The AC Ace was designed by John Tojeiro around a slim ladder chassis with all-round independent suspension by transverse leaf springs, bodied in hand-formed aluminium in a Ferrari 166 barchetta idiom, and put into production by AC Cars of Thames Ditton after its debut at the 1953 Earls Court Motor Show (source: AC Owners Club, ac-models/ac-aces). It ran until 1963 in three distinct engine families: the original AC-engined Ace with the pre-war 'long-stroke' 2.0-litre single-overhead-cam six, the Ace-Bristol using the ex-BMW 328-derived 2.0-litre Bristol BS1 straight-six, and the final Ace 2.6 with Ken Rudd's 'Ruddspeed'-tuned Ford Zephyr 2.6-litre pushrod six.

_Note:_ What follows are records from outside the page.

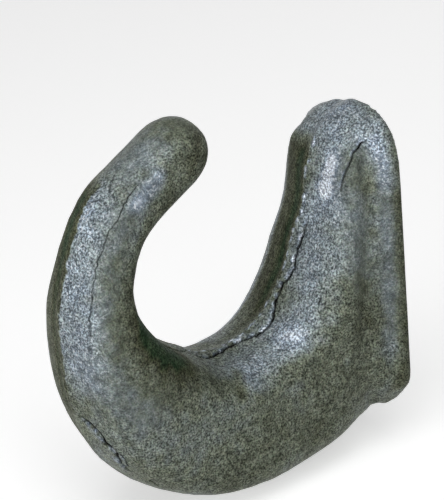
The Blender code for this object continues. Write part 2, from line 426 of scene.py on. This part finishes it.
near_share = smooth_step(-skin[:, 1], *NEAR_SIDE)
far_share = smooth_step(skin[:, 1], *FAR_SIDE)
at_top = smooth_step(skin[:, 2], *TOP_FROM_Z) * smooth_step(skin[:, 0], *TOP_FROM_X)
raised = (NEAR_RISE * near_share - FAR_FALL * far_share) * at_top
for place, reach, rise in PAD_FOOT:
    raised += rise * MM * swelling(away_from(far_skin, place), reach * MM)
to_cheek = np.min([away_from(skin, place) for place in FAR_CHEEK], axis=0)
cheek = CHEEK_RISE * swelling(to_cheek, CHEEK_REACH)
in_throat = np.zeros(len(skin))
for place, reach, rise in THROAT_FORM:
    in_throat += rise * MM * swelling(away_from(skin, place), reach * MM)
print("raised by", round(raised.min() / MM, 2), "to", round(raised.max() / MM, 2), "mm")

# %% [markdown]
# Beside the weld pad the post sinks into a shallow valley before the pad's flange rises, on both sides. It
# is one long hollow with a gentler slope towards the pad.

# %% Valley beside the pad
VALLEY_DEPTH, VALLEY_LEFT, VALLEY_RIGHT = 0.8 * MM, 3.0 * MM, 3.6 * MM
VALLEY_X, VALLEY_LEAN, VALLEY_MIDDLE_Z = -7.6 * MM, 0.119, 5 * MM
VALLEY_FOOT, FOOT_FADE, VALLEY_HEAD, HEAD_FADE = -20 * MM, 8 * MM, 27 * MM, 6 * MM
FACES_ASIDE, LEAST_ASIDE = 1.6, 0.4

from_valley = skin[:, 0] - VALLEY_X - VALLEY_LEAN * (skin[:, 2] - VALLEY_MIDDLE_Z)
spread = np.where(from_valley < 0, -from_valley / VALLEY_LEFT, from_valley / VALLEY_RIGHT)
valley = VALLEY_DEPTH * swelling(spread, 1)
valley *= np.clip((skin[:, 2] - VALLEY_FOOT) / FOOT_FADE, 0, 1)
valley *= np.clip((VALLEY_HEAD - skin[:, 2]) / HEAD_FADE, 0, 1)
valley *= np.clip(np.abs(out[:, 1]) * FACES_ASIDE - LEAST_ASIDE, 0, 1)
print("valley up to", round(valley.max() / MM, 2), "mm deep")

# %% [markdown]
# ## Press the relief into the skin
# A lap is a step: the gap is narrow and deep, one lip stands over it and runs out softly, and the other side
# stays where it was. Bump alone wouldn't change the outline or throw a shadow, so every point is moved along
# the way that the skin faces. How dark each gap is, is kept with the mesh for the material.

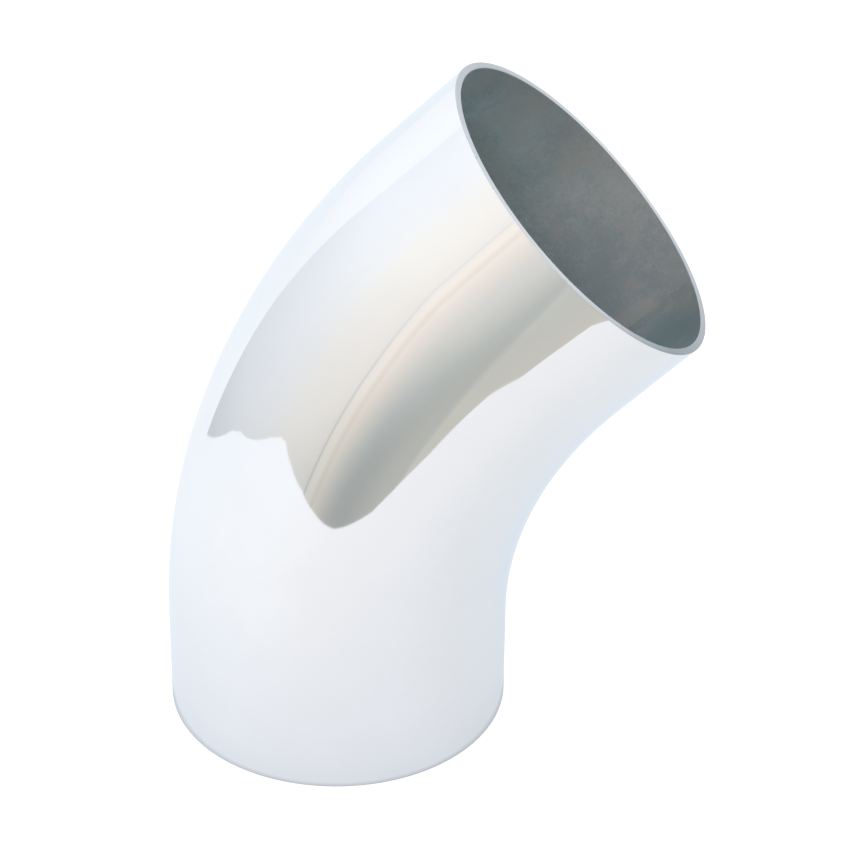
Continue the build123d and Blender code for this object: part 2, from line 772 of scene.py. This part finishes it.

Production totals are consistently cited across independent sources: Wikipedia (en.wikipedia.org/wiki/AC_Ace) records 'about 220 AC Aces and 466 Ace-Bristol cars', with SCM's 1957 AC Ace-Bristol market profile giving 732 for all types combined (Sports Car Market). The final Ford 2.6-litre run is the rarest of the three: Bonhams' own catalogue notes for the 1961 Ace 2.6-Litre Roadster RSX 5006 (Bond Street Sale, 19 May 2021, Lot 16) state 'Only 36 examples of the Ford-powered Ace 2.6 were made, making it by far the rarest of the three engine types offered', while Conceptcarz's chassis profile of RS 5030 gives 37. That one-car discrepancy is flagged as Verify; both figures come from serious secondary sources.
The Ace is a genuinely important historic road car in its own right — the AC Owners Club records period competition success including class wins at Le Mans, and it was the car Carroll Shelby ordered from AC and re-engined with Ford's 260 V8 in 1962 to create the CSX2000-series Cobra. Ace values today sit well below Cobra values but are firmly established in the collector market, with the Ace-Bristol as the most tradable variant, the Ace 2.6 as the standalone rarity tier, and the original AC-engined cars as the founding, most-difficult-to-source examples.
The Ace is the AC design that Shelby chose to base the Cobra on. Originality, correct engine family, matching numbers and continuous ownership history matter more than mileage; the market clearly separates AC-engined, Bristol-engined and Ford 2.6-litre cars into three distinct tiers.